In more recent reading news… Tolstoy Together 2021 concludes tomorrow, but, for a number of reasons, I decided to read the two epilogues of War and Peace and finish Yiyun Li’s companion volume late last week. As I noted in my October 7 tweet, the short readings coupled with the reflections in Tolstoy Together: 85 Days of War and Peace became a sort of secular daily devotional for me. What will I do on December 9? Well, 100 Days of Dante continues, and tomorrow is another Cardiff BookTalk, for which I read J.R.R. Tolkien’s translation Sir Gawain and the Green Knight. 

Yesterday I read the fifteenth book in Louise Penny’s Chief Inspector Gamache series, and late last month I finished reading Akwaeke Emezi’s 2020 novel, The Death of Vivek Oji, which was heart-breaking. (Reviews here and here.)

Autumn

Image captured on Saturday’s walk at a conservation district.
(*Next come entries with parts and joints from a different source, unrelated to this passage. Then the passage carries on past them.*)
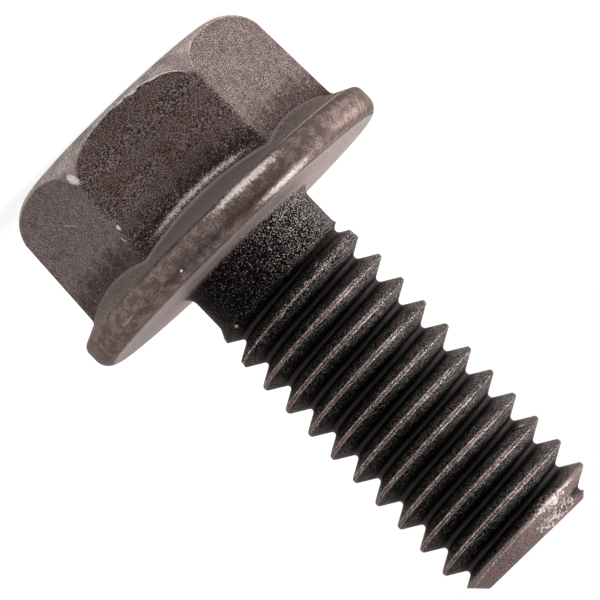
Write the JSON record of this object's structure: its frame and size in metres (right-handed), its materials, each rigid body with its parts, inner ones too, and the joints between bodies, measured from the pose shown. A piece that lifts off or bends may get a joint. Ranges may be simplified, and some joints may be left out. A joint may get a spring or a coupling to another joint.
{
  "type": "flange bolt",
  "caption": "Hexagon flange bolt: drafted hexagon head on a wide conical flange, plain neck, rolled coarse right-hand thread and chamfered point, in dark oxide-coated steel.",
  "frame": {"origin": "centre of the head's flat top, on which the bolt stands", "axes": "+Z along the shank, from the head to the point; two flats of the hexagon face -Y and +Y"},
  "size_m": [0.0166, 0.0166, 0.0264],
  "materials": {
    "coated_steel": "dark brown-black oxide coating on forged steel, worn lighter on corners and thread crests"
  },
  "bodies": {
    "root": {"flange_bolt": "coated_steel"}
  },
  "joints": []
}
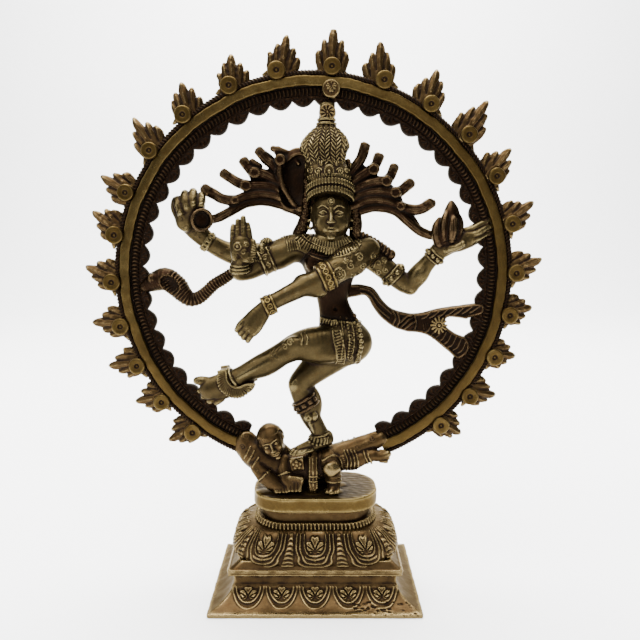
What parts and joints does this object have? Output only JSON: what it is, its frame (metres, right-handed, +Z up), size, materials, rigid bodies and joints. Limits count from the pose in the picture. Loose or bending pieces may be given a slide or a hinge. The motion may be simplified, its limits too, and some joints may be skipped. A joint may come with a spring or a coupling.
{
  "type": "ornamental metal statue",
  "caption": "Cast brass four-armed dancer inside a ring of flames, standing on a small crouched figure, on a stepped lotus pedestal.",
  "frame": {"origin": "middle of the pedestal's underside, on the surface it stands on", "axes": "+Z up through the dancer, -Y towards the viewer the dancer faces, +X to that viewer's right"},
  "size_m": [0.2427, 0.076, 0.2995],
  "materials": {
    "patinated_brass": "cast and chased brass, dark brown patina in the hollows, worn olive-gold on the high parts",
    "polished_brass": "turned or filed brass, polished, fine scratches",
    "dark_brass": "rough casting skin, deep brown patina",
    "figure_brass": "cast and chased brass, smooth worn skin, dark in the chased lines",
    "steel": "plain zinc-coated steel fastening"
  },
  "bodies": {
    "root": {"pedestal_foot": "patinated_brass", "lotus_dome": "patinated_brass", "bead_row": "patinated_brass", "plinth_neck": "patinated_brass", "oval_plinth": "polished_brass", "fixing_stud": "steel", "fixing_washer": "steel", "fixing_nut": "steel", "halo_ring": "dark_brass", "halo_rope_edge": "dark_brass", "halo_beads": "dark_brass", "halo_flames": "patinated_brass", "flame_bosses": "polished_brass", "crest_rosettes": "patinated_brass", "torso": "dark_brass", "shorts": "figure_brass", "waist_belt": "figure_brass", "collar": "figure_brass", "head": "figure_brass", "forehead_band": "figure_brass", "crown": "figure_brass", "hair_fan_left": "dark_brass", "hair_fan_right": "dark_brass", "side_locks": "dark_brass", "arm_front_right": "figure_brass", "hand_front_right": "figure_brass", "arm_front_left": "figure_brass", "hand_front_left": "figure_brass", "arm_back_right": "figure_brass", "hand_back_right": "figure_brass", "drum": "dark_brass", "arm_back_left": "figure_brass", "hand_back_left": "figure_brass", "flame_bud": "dark_brass", "armlet_front_right": "figure_brass", "armlet_front_left": "polished_brass", "armlet_back_left": "figure_brass", "bracelet_front_right": "figure_brass", "bracelet_front_left": "polished_brass", "bracelet_back_left": "figure_brass", "shoulder_tassel": "dark_brass", "snake": "dark_brass", "sash": "dark_brass", "sash_flower": "patinated_brass", "leg_raised": "figure_brass", "foot_raised": "figure_brass", "anklet_raised": "figure_brass", "leg_standing": "figure_brass", "foot_standing": "figure_brass", "anklet_standing": "figure_brass", "calf_band": "dark_brass", "dwarf_body": "patinated_brass", "dwarf_head": "patinated_brass", "dwarf_leg_left": "patinated_brass", "dwarf_leg_right": "patinated_brass", "dwarf_arm_right": "patinated_brass", "dwarf_arm_left": "patinated_brass", "dwarf_medallion": "patinated_brass", "dwarf_belt_tail": "patinated_brass", "dwarf_seat": "dark_brass"}
  },
  "joints": []
}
The juncos have returned, and when my husband and I depart each weekday morning, only streetlights illuminate the sidewalks for the first mile of our walk. Autumn has arrived — as has rain, which, so sorely needed all summer, has greened the lawn for dormancy and duped the dying begonias into rebirth, even as the oaks bury everything in yellow and brown leaves.
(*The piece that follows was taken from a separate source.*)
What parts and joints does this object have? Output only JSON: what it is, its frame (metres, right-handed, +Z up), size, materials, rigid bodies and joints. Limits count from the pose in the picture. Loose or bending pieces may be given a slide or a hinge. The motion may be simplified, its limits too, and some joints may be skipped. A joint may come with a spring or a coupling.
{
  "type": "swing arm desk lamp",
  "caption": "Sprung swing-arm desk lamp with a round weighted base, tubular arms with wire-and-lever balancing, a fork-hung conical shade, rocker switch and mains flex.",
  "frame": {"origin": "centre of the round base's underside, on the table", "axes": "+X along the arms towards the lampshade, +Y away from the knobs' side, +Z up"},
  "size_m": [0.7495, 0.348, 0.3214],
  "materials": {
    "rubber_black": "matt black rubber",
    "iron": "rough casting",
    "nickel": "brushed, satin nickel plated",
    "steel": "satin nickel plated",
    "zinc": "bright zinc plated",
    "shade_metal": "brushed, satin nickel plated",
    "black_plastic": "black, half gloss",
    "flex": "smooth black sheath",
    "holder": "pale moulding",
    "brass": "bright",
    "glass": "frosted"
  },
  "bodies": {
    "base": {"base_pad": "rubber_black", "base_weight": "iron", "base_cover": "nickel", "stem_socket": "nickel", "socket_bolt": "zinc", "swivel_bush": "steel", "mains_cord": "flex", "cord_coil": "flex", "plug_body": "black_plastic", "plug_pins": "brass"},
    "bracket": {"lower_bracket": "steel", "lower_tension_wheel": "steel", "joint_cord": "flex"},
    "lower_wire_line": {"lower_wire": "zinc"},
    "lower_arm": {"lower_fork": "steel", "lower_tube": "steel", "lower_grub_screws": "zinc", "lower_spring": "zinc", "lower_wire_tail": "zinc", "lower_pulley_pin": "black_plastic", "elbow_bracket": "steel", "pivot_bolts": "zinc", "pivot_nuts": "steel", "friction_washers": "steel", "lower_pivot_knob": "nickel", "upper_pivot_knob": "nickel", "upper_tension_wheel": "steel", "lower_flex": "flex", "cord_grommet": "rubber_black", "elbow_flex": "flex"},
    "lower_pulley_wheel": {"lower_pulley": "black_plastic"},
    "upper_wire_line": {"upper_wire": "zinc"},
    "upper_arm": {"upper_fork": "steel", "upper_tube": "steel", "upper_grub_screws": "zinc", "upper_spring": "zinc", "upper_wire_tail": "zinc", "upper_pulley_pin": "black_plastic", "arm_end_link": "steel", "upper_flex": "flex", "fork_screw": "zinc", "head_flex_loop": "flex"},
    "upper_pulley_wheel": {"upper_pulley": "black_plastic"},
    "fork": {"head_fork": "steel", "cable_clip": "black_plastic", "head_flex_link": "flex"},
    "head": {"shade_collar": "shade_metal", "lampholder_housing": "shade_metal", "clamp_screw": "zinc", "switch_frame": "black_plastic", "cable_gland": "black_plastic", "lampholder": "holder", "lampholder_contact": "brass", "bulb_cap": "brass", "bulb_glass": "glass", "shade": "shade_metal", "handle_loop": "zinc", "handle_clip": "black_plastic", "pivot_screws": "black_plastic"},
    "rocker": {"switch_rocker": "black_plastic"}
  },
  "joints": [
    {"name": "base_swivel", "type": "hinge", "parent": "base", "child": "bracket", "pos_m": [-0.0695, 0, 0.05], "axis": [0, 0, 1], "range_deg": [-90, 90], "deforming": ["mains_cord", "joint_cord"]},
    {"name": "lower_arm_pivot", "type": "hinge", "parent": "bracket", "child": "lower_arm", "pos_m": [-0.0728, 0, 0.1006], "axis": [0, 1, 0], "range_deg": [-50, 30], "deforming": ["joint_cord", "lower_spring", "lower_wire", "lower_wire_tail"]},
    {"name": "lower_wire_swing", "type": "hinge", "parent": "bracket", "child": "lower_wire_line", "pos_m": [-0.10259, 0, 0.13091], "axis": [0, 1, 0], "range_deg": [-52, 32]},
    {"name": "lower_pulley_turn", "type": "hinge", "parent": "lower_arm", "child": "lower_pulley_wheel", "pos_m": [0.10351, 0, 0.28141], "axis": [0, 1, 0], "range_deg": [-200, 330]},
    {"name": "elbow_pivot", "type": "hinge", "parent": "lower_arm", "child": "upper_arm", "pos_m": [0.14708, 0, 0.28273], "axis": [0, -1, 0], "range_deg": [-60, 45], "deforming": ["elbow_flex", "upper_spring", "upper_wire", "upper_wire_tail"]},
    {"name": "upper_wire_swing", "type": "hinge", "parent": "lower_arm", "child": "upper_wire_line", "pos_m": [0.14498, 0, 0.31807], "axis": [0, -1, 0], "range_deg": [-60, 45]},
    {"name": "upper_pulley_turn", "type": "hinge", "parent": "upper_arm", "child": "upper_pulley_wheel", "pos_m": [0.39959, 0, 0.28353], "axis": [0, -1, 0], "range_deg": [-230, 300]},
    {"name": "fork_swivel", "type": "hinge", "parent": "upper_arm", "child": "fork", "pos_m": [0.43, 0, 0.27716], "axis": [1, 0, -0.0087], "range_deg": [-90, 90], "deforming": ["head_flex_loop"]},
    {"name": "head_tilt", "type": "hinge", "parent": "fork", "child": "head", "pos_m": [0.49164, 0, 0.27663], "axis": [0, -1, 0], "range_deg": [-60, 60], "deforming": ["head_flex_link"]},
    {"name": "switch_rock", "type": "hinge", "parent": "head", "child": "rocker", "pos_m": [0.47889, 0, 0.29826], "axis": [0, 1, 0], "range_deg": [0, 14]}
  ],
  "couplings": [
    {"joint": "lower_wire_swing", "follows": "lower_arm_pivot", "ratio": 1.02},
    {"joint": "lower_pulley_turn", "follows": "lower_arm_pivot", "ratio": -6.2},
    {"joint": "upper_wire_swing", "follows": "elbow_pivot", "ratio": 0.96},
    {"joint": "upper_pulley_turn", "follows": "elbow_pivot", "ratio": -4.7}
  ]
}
Punctuated by long nights and scented by benign smoke and wet leaves, the period between first frost and December is my favorite part of the year. The furnace is pressed into service by 5 a.m., and I, now be-sweatered and -socked from rising until bedtime, begin yawning before 6:45 p.m., but the rest is a sort of everyday magic, from the perfect circles bored into the pumpkins by what I imagine to be a stout but agreeable-enough nocturnal animal to the prehistoric trumpeting of the sandhill cranes as they gather in ever-widening circles over our home before beginning their journey away from the prairie; from the slant of the afternoon sun on the living room floor to the color of the sky when I collect the mail; from best-of booklists to seasonal menus… I adore autumn.

What is your favorite season? Why?

Tuesday morning

I love the prairie! So often I have seen the dawn come and the light flood over the land and everything turned radiant at once, that word “good” so profoundly affirmed my soul that I am amazed I should be allowed to witness such a thing.

— from Marilynne Robinson’s Gilead

This view. Our reward for rising at five, finishing the daily chores, and donning our walking shoes before 6 a.m.